You hit it right on the button there. I've been doing some interviewing myself at the company I work at. Oh, My, GOODNESS!!!
On one phone screening I gave, I asked the difference between an interface and a class (he said he had extensive (4+ years) experience writing object-oriented systems in C#), and he said he didn't understand the question. I elaborated by asking him to explain the difference between the "interface" and "class" keyword in C#. He was silent for a while and the first phrase out of his mouth (no lie) was "Well, User Interfaces aren't at the code level like classes...". User Interfaces?!?

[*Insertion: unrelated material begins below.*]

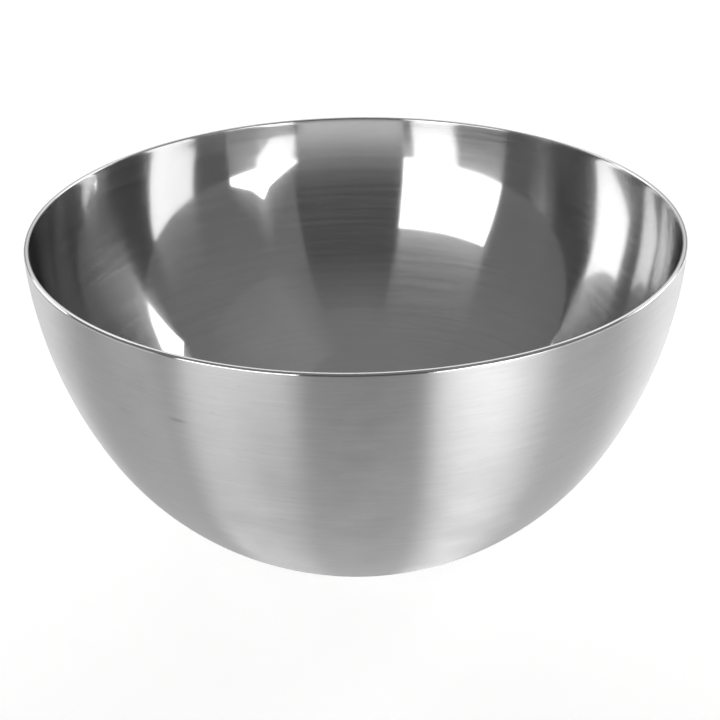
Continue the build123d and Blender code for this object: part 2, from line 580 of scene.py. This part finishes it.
# each panel's columns, as an azimuth and, going up it, elevations with the light's level there
panels = {
    "leftSoftbox": [
        (-58.5, [(2.5, 3.3), (26.2, 3.3)]),
        (-19, [(2.5, 3.3), (28.5, 3.3)]),
    ],
    "leftSoftboxLow": [
        (-58.5, [(-65, 0.15), (-12, 1.0), (2.5, 1.4)]),
        (-46, [(-65, 0.1), (-12, 1.1), (2.5, 1.55)]),
        (-34, [(-65, 0.1), (-12, 0.95), (2.5, 1.4)]),
        (-19, [(-65, 0.15), (-12, 0.7), (2.5, 1.0)]),
    ],
    "rightSoftbox": [
        (22, [(2.5, 5), (4.5, 5)]),
        (28, [(2.5, 5), (7.5, 5)]),
        (34, [(2.5, 5), (11, 5)]),
        (37, [(2.5, 5), (15, 5)]),
        (41, [(2.5, 5), (11, 5)]),
        (49, [(2.5, 5), (7.5, 5)]),
    ],
    "rightSoftboxLow": [
        (24, [(-65, 0.1), (-12, 2.2), (2.5, 3.9)]),
        (38, [(-65, 0.1), (-12, 2.5), (2.5, 5.0)]),
        (50, [(-65, 0.15), (-12, 2.9), (2.5, 5.2)]),
        (58, [(-60, 0.4), (-12, 2.4), (2.5, 3.1)]),
        (67, [(-60, 0.65), (-12, 1.1), (2.5, 1.3)]),
    ],
    "rightBackSoftbox": [
        (105, [(14, 3.4), (32, 3.4)]),
        (137, [(14, 3.4), (32, 3.4)]),
    ],
    "leftBackSoftbox": [
        (-137, [(12, 3.6), (28, 3.6)]),
        (-118, [(12, 3.6), (27, 3.6)]),
        (-109, [(12, 3.6), (19, 3.6)]),
    ],
    "backPaper": [
        (143, [(11, 0.3), (18, 0.5), (26, 1.2), (48, 2.0)]),
        (222, [(11, 0.3), (18, 0.5), (26, 1.2), (48, 2.2)]),
    ],
    "sweep": [
        (67, [(-60, 0.7), (4, 1.05)]),
        (93, [(-60, 0.62), (4, 0.88)]),
        (112, [(-60, 0.6), (4, 1.0)]),
        (132, [(-60, 0.7), (4, 1.7)]),
        (152, [(-60, 0.6), (4, 1.4)]),
        (168, [(-60, 0.5), (4, 0.5)]),
        (192, [(-60, 0.5), (4, 0.5)]),
        (208, [(-60, 0.6), (4, 1.3)]),
        (228, [(-60, 0.6), (4, 1.0)]),
        (246, [(-60, 0.55), (4, 0.6)]),
        (294, [(-60, 0.7), (4, 0.98)]),
    ],
    "ceiling": [
        (24, [(40, 0.18), (56, 0.24), (74, 0.26)]),
        (44, [(40, 0.27), (56, 0.31), (74, 0.31)]),
        (84, [(40, 0.25), (56, 0.3), (74, 0.31)]),
        (120, [(40, 0.21), (56, 0.24), (74, 0.27)]),
    ],
    "lensFlag": [
        (-19, [(8, 0.16), (14, 0.1), (38, 0.1), (58, 0.21)]),
        (24, [(8, 0.16), (14, 0.1), (38, 0.1), (58, 0.21)]),
    ],
}


def makePanel(name, columns):
    mesh = bmesh.new()
    glow = mesh.verts.layers.float.new("glow")
    grid = []
    for azimuth, points in columns:
        column = []
        for elevation, level in points:
            corner = mesh.verts.new((azimuth, elevation, 0))
            corner[glow] = level
            column.append(corner)
        grid.append(column)
    for left, right in zip(grid, grid[1:]):
        for i in range(len(left) - 1):
            mesh.faces.new((left[i], right[i], right[i + 1], left[i + 1]))
    bmesh.ops.subdivide_edges(mesh, edges=mesh.edges[:], cuts=studio["cuts"], use_grid_fill=True)
    centre = Vector((0, 0, bowlHeight))
    for corner in mesh.verts:
        corner.co = centre + direction(corner.co.x, corner.co.y) * studio["distance"]
    data = bpy.data.meshes.new(name)
    mesh.to_mesh(data)
    mesh.free()
    card = place(data, name)
    material, tree = newMaterial(name)
    level = addNode(tree, "ShaderNodeAttribute", {"attribute_name": "glow"}).outputs["Fac"]
    light = addNode(tree, "ShaderNodeEmission", {"Color": grey(1)}, {"Strength": level})
    out = addNode(tree, "ShaderNodeOutputMaterial")
    tree.links.new(light.outputs[0], out.inputs["Surface"])
    card.data.materials.append(material)
    card.visible_camera = False


for name, columns in panels.items():
    makePanel(name, columns)


# the room's level by height, from straight down at 0 to straight up at 1
roomLevels = [(0.0, 0.85), (0.07, 0.7), (0.2, 0.65), (0.35, 0.25), (0.5, 0.26), (0.56, 0.23),
              (0.62, 0.2), (0.8, 0.22), (1.0, 0.26)]


def makeWorld():
    world = bpy.data.worlds.new("studio")
    bpy.context.scene.world = world
    world.use_nodes = True
    tree = world.node_tree
    tree.nodes.clear()
    way = addNode(tree, "ShaderNodeTexCoord").outputs["Generated"]
    apart = addNode(tree, "ShaderNodeSeparateXYZ", links={"Vector": way}).outputs
    height = between(tree, apart["Z"], 0, 1, -1, 1)
    ramp = addNode(tree, "ShaderNodeValToRGB", links={"Fac": height})
    elements = ramp.color_ramp.elements
    while len(elements) < len(roomLevels):
        elements.new(0.5)
    for element, (position, level) in zip(elements, roomLevels):
        element.position = position
        element.color = grey(level)
    room = addNode(tree, "ShaderNodeBackground", {"Strength": 1}, {"Color": ramp.outputs["Color"]})
    backdrop = addNode(tree, "ShaderNodeBackground", {"Color": grey(studio["backdrop"]), "Strength": 1})
    seen = addNode(tree, "ShaderNodeLightPath").outputs["Is Camera Ray"]
    both = addNode(tree, "ShaderNodeMixShader",
                   links={"Fac": seen, 1: room.outputs[0], 2: backdrop.outputs[0]})
    out = addNode(tree, "ShaderNodeOutputWorld")
    tree.links.new(both.outputs[0], out.inputs["Surface"])


def makeFloor():
    half = studio["floorSize"] / 2
    mesh = bmesh.new()
    corners = [(-half, -half), (half, -half), (half, half), (-half, half)]
    mesh.faces.new([mesh.verts.new((x, y, -studio["floorGap"])) for x, y in corners])
    data = bpy.data.meshes.new("floor")
    mesh.to_mesh(data)
    mesh.free()
    floor = place(data, "floor")
    material, tree = newMaterial("white_light_table")
    paper = addNode(tree, "ShaderNodeBsdfDiffuse", {"Color": linear(studio["floorColour"])})
    glow = addNode(tree, "ShaderNodeEmission", {"Color": grey(1), "Strength": studio["floorGlow"]})
    both = addNode(tree, "ShaderNodeAddShader", links={0: paper.outputs[0], 1: glow.outputs[0]})
    clear = addNode(tree, "ShaderNodeBsdfTransparent")
    side = addNode(tree, "ShaderNodeNewGeometry")
    mix = addNode(tree, "ShaderNodeMixShader",
                  links={"Fac": side.outputs["Backfacing"], 1: both.outputs[0], 2: clear.outputs[0]})
    out = addNode(tree, "ShaderNodeOutputMaterial")
    tree.links.new(mix.outputs[0], out.inputs["Surface"])
    floor.data.materials.append(material)
    floor.visible_glossy = False
    floor.visible_shadow = False


makeWorld()
makeFloor()
bpy.context.scene.view_settings.view_transform = "Standard"
print("studio ready")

There was also a SQL "DBA" that I was interviewing for a SQL Server DBA position (he had "extensive" SQL Server DBA experience (going from 6.5 to 2000)), and he hadn't heard of SQL Profiler. I'm not exaggerating when I tell you that I _literally_ asked him, point blank, "Is there a SQL Profile packaged with Microsoft SQL Server that you are aware of?" and he answered "No".
I'll tell you one thing, it makes me want to go into contracting with some of the money these guys are making :P.
I'm years late to this blog but felt like adding my two sense in case someone ever reads it later: I think that Jason Olsen probably did not explain himself well if the guy confused the C# keyword interface with the a user interface, also that DBA might have been answering him appropriately if he wasn't aware of a profiling tool within a microsoft product. I used SQL server for two years and never used some of the functionality it had, but I did use the profiler a few times but not that much.
Sure, we all hate those unqualified hacks that lie about their experience but sometimes it's up to the person interviewing such people to recognize talent and not how much knowledge they have acquired or been exposed to in their past.
So if you hire bad people, that's on you.